§ **INSTRUCTIONS TO FOLLOW**
Each line of the material below should be reproduced exactly.

==================================================

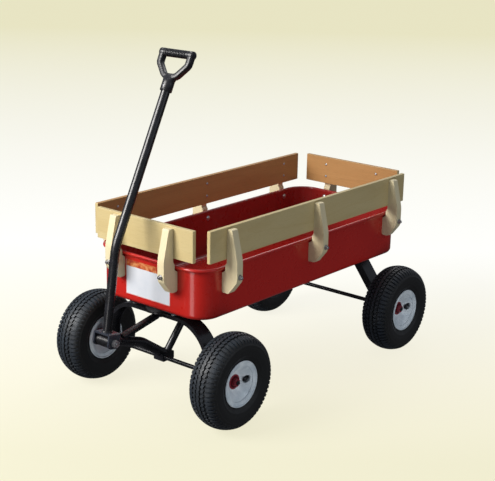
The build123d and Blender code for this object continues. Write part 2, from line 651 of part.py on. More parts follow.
# ---------------------------------------------------------------- write every node
def write_body():
    tray = build_tray()
    save(tray, "tray_pan")
    side = Rot(0, 0, 90) * build_board(SIDE_BOARD_L)      # outer face now on X = 0, body towards -X
    end = build_board(END_BOARD_L)
    holes = {}
    fasteners, screws = [], []
    for name, wall_point, direction in stake_places():
        save(against_wall(wall_point, direction, build_stake()), name)
        fasteners += [against_wall(wall_point, direction, item) for item in stake_bolt()]
        wall = name.split("_")[1]
        for z in BOARD_SCREW_Z:
            screws.append(against_wall(wall_point, direction, board_screw(z)))
            holes.setdefault(wall, []).append(against_wall(wall_point, direction, screw_hole(z)))
    boards = {
        "right": Pos(TRAY_WALL_X + BOARD_STANDOFF, TRAY_Y, BOARD_Z) * side,
        "left": Pos(-TRAY_WALL_X - BOARD_STANDOFF, TRAY_Y, BOARD_Z) * (Rot(0, 0, 180) * side),
        "front": Pos(0, TRAY_Y - TRAY_WALL_Y - BOARD_STANDOFF, BOARD_Z) * end,
        "rear": Pos(0, TRAY_Y + TRAY_WALL_Y + BOARD_STANDOFF, BOARD_Z) * (Rot(0, 0, 180) * end),
    }
    for wall, board in boards.items():
        for hole in holes[wall]:
            board -= hole
        save(board, f"board_{wall}")
    save(group(fasteners), "stake_bolts")
    save(group(screws), "board_screws")
    label_face = TRAY_Y - TRAY_WALL_Y
    save(block((-80, label_face - 0.4, 303), (80, label_face, 399)), "front_label")
    save(build_floor_bolts(), "tray_floor_bolts")
    save(build_upper_plate(), "turntable_upper_plate")
    save(build_kingpin(), "kingpin")


def write_rear_axle():
    arch = build_arch(REAR_ARCH, REAR_ARCH_R, REAR_FLANGE, REAR_AXLE_Y)
    pad = build_rear_pad()
    for x, dy in REAR_BOLTS:
        y = REAR_AXLE_Y + dy
        hole = rod((x, y, 200), (x, y, 300), TRAY_BOLT_R + BOLT_CLEAR)
        arch -= hole
        pad -= hole
    save(arch, "rear_arch")
    save(pad, "rear_mounting_pad")
    save(build_axle(REAR_AXLE_Y), "rear_axle")
    save(build_axle_nuts(REAR_AXLE_Y), "rear_axle_nuts")


def write_front_truck():
    arch = build_arch(FRONT_ARCH, FRONT_ARCH_R, FRONT_FLANGE, FRONT_AXLE_Y)
    arch -= rod((0, FRONT_AXLE_Y, 200), (0, FRONT_AXLE_Y, 300), KINGPIN_R + RUNNING)
    axle = build_axle(FRONT_AXLE_Y)
    bracket = build_axle_bracket()
    tongue = build_tongue(bracket, axle)
    clearance = rod((0, FRONT_AXLE_Y, 230), (0, FRONT_AXLE_Y, 262), 17)
    save(arch, "front_arch")
    save(axle, "front_axle")
    save(build_axle_nuts(FRONT_AXLE_Y), "front_axle_nuts")
    save(build_lower_plate(), "turntable_lower_plate")
    save(build_turntable_washer(), "turntable_washer")
    save(tongue, "tongue")
    save(build_upper_strut([arch, tongue, clearance]), "upper_strut")
    save(build_rear_brace(bracket, tongue), "rear_brace")
    save(bracket, "axle_bracket")
    save(build_bracket_bolts(), "axle_bracket_bolts")


def write_handle():
    save(build_fork(), "handle_fork")
    save(build_handle_tube(), "handle_tube")
    save(build_grip(), "handle_grip")
    save(build_grip_screw(), "grip_screw")
    save(build_pivot_bolt(), "handle_pivot_bolt")


def write_wheels():
    pieces = {"tyre": build_tyre(), "inner_tube": build_inner_tube(), "rim": build_rim(),
              "hub": build_hub(), "bearings": build_bearings()}
    corners = {"front_right": (1, FRONT_AXLE_Y), "front_left": (-1, FRONT_AXLE_Y),
               "rear_right": (1, REAR_AXLE_Y), "rear_left": (-1, REAR_AXLE_Y)}
    for corner, (sign, axle_y) in corners.items():
        for piece, shape in pieces.items():
            save(place_wheel(shape, sign, axle_y), f"{piece}_{corner}")


write_body()
write_rear_axle()
write_front_truck()
write_handle()
write_wheels()
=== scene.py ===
import bpy
import json
from math import cos, pi, radians, sin, sqrt, tau
from mathutils import Matrix, Vector


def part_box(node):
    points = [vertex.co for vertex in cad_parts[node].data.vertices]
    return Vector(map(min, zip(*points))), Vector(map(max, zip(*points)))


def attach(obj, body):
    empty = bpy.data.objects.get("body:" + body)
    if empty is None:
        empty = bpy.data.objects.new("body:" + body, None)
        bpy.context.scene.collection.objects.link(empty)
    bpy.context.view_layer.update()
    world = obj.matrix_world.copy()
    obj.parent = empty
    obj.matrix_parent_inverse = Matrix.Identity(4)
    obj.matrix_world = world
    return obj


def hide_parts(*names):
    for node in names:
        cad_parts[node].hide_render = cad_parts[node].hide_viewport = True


# Garden cart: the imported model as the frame, with detailed tyres and grip, weld beads, valve caps
# and procedural materials around it. Metres, in the row frame: X across the cart, +Y to the rear,
# Z up, with the ground at Z = 0.
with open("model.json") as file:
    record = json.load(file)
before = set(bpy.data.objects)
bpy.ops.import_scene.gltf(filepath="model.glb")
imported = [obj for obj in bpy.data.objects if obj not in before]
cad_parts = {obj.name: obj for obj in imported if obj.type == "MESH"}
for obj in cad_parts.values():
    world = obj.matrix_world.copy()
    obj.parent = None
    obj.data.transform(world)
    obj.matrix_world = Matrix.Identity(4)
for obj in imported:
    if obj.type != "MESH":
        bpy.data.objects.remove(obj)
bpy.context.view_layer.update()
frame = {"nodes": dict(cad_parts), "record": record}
MM = 0.001
SIDES = {"right": 1, "left": -1}
AXLES = ("front", "rear")


def middle(node):
    low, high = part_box(node)
    return (low + high) / 2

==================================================

§ **TASK SOLUTION**
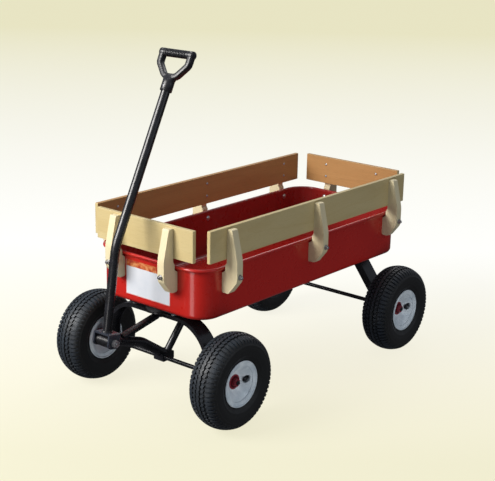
The build123d and Blender code for this object continues. Write part 2, from line 651 of part.py on. More parts follow.
# ---------------------------------------------------------------- write every node
def write_body():
    tray = build_tray()
    save(tray, "tray_pan")
    side = Rot(0, 0, 90) * build_board(SIDE_BOARD_L)      # outer face now on X = 0, body towards -X
    end = build_board(END_BOARD_L)
    holes = {}
    fasteners, screws = [], []
    for name, wall_point, direction in stake_places():
        save(against_wall(wall_point, direction, build_stake()), name)
        fasteners += [against_wall(wall_point, direction, item) for item in stake_bolt()]
        wall = name.split("_")[1]
        for z in BOARD_SCREW_Z:
            screws.append(against_wall(wall_point, direction, board_screw(z)))
            holes.setdefault(wall, []).append(against_wall(wall_point, direction, screw_hole(z)))
    boards = {
        "right": Pos(TRAY_WALL_X + BOARD_STANDOFF, TRAY_Y, BOARD_Z) * side,
        "left": Pos(-TRAY_WALL_X - BOARD_STANDOFF, TRAY_Y, BOARD_Z) * (Rot(0, 0, 180) * side),
        "front": Pos(0, TRAY_Y - TRAY_WALL_Y - BOARD_STANDOFF, BOARD_Z) * end,
        "rear": Pos(0, TRAY_Y + TRAY_WALL_Y + BOARD_STANDOFF, BOARD_Z) * (Rot(0, 0, 180) * end),
    }
    for wall, board in boards.items():
        for hole in holes[wall]:
            board -= hole
        save(board, f"board_{wall}")
    save(group(fasteners), "stake_bolts")
    save(group(screws), "board_screws")
    label_face = TRAY_Y - TRAY_WALL_Y
    save(block((-80, label_face - 0.4, 303), (80, label_face, 399)), "front_label")
    save(build_floor_bolts(), "tray_floor_bolts")
    save(build_upper_plate(), "turntable_upper_plate")
    save(build_kingpin(), "kingpin")


def write_rear_axle():
    arch = build_arch(REAR_ARCH, REAR_ARCH_R, REAR_FLANGE, REAR_AXLE_Y)
    pad = build_rear_pad()
    for x, dy in REAR_BOLTS:
        y = REAR_AXLE_Y + dy
        hole = rod((x, y, 200), (x, y, 300), TRAY_BOLT_R + BOLT_CLEAR)
        arch -= hole
        pad -= hole
    save(arch, "rear_arch")
    save(pad, "rear_mounting_pad")
    save(build_axle(REAR_AXLE_Y), "rear_axle")
    save(build_axle_nuts(REAR_AXLE_Y), "rear_axle_nuts")


def write_front_truck():
    arch = build_arch(FRONT_ARCH, FRONT_ARCH_R, FRONT_FLANGE, FRONT_AXLE_Y)
    arch -= rod((0, FRONT_AXLE_Y, 200), (0, FRONT_AXLE_Y, 300), KINGPIN_R + RUNNING)
    axle = build_axle(FRONT_AXLE_Y)
    bracket = build_axle_bracket()
    tongue = build_tongue(bracket, axle)
    clearance = rod((0, FRONT_AXLE_Y, 230), (0, FRONT_AXLE_Y, 262), 17)
    save(arch, "front_arch")
    save(axle, "front_axle")
    save(build_axle_nuts(FRONT_AXLE_Y), "front_axle_nuts")
    save(build_lower_plate(), "turntable_lower_plate")
    save(build_turntable_washer(), "turntable_washer")
    save(tongue, "tongue")
    save(build_upper_strut([arch, tongue, clearance]), "upper_strut")
    save(build_rear_brace(bracket, tongue), "rear_brace")
    save(bracket, "axle_bracket")
    save(build_bracket_bolts(), "axle_bracket_bolts")


def write_handle():
    save(build_fork(), "handle_fork")
    save(build_handle_tube(), "handle_tube")
    save(build_grip(), "handle_grip")
    save(build_grip_screw(), "grip_screw")
    save(build_pivot_bolt(), "handle_pivot_bolt")


def write_wheels():
    pieces = {"tyre": build_tyre(), "inner_tube": build_inner_tube(), "rim": build_rim(),
              "hub": build_hub(), "bearings": build_bearings()}
    corners = {"front_right": (1, FRONT_AXLE_Y), "front_left": (-1, FRONT_AXLE_Y),
               "rear_right": (1, REAR_AXLE_Y), "rear_left": (-1, REAR_AXLE_Y)}
    for corner, (sign, axle_y) in corners.items():
        for piece, shape in pieces.items():
            save(place_wheel(shape, sign, axle_y), f"{piece}_{corner}")


write_body()
write_rear_axle()
write_front_truck()
write_handle()
write_wheels()
=== scene.py ===
import bpy
import json
from math import cos, pi, radians, sin, sqrt, tau
from mathutils import Matrix, Vector


def part_box(node):
    points = [vertex.co for vertex in cad_parts[node].data.vertices]
    return Vector(map(min, zip(*points))), Vector(map(max, zip(*points)))


def attach(obj, body):
    empty = bpy.data.objects.get("body:" + body)
    if empty is None:
        empty = bpy.data.objects.new("body:" + body, None)
        bpy.context.scene.collection.objects.link(empty)
    bpy.context.view_layer.update()
    world = obj.matrix_world.copy()
    obj.parent = empty
    obj.matrix_parent_inverse = Matrix.Identity(4)
    obj.matrix_world = world
    return obj


def hide_parts(*names):
    for node in names:
        cad_parts[node].hide_render = cad_parts[node].hide_viewport = True


# Garden cart: the imported model as the frame, with detailed tyres and grip, weld beads, valve caps
# and procedural materials around it. Metres, in the row frame: X across the cart, +Y to the rear,
# Z up, with the ground at Z = 0.
with open("model.json") as file:
    record = json.load(file)
before = set(bpy.data.objects)
bpy.ops.import_scene.gltf(filepath="model.glb")
imported = [obj for obj in bpy.data.objects if obj not in before]
cad_parts = {obj.name: obj for obj in imported if obj.type == "MESH"}
for obj in cad_parts.values():
    world = obj.matrix_world.copy()
    obj.parent = None
    obj.data.transform(world)
    obj.matrix_world = Matrix.Identity(4)
for obj in imported:
    if obj.type != "MESH":
        bpy.data.objects.remove(obj)
bpy.context.view_layer.update()
frame = {"nodes": dict(cad_parts), "record": record}
MM = 0.001
SIDES = {"right": 1, "left": -1}
AXLES = ("front", "rear")


def middle(node):
    low, high = part_box(node)
    return (low + high) / 2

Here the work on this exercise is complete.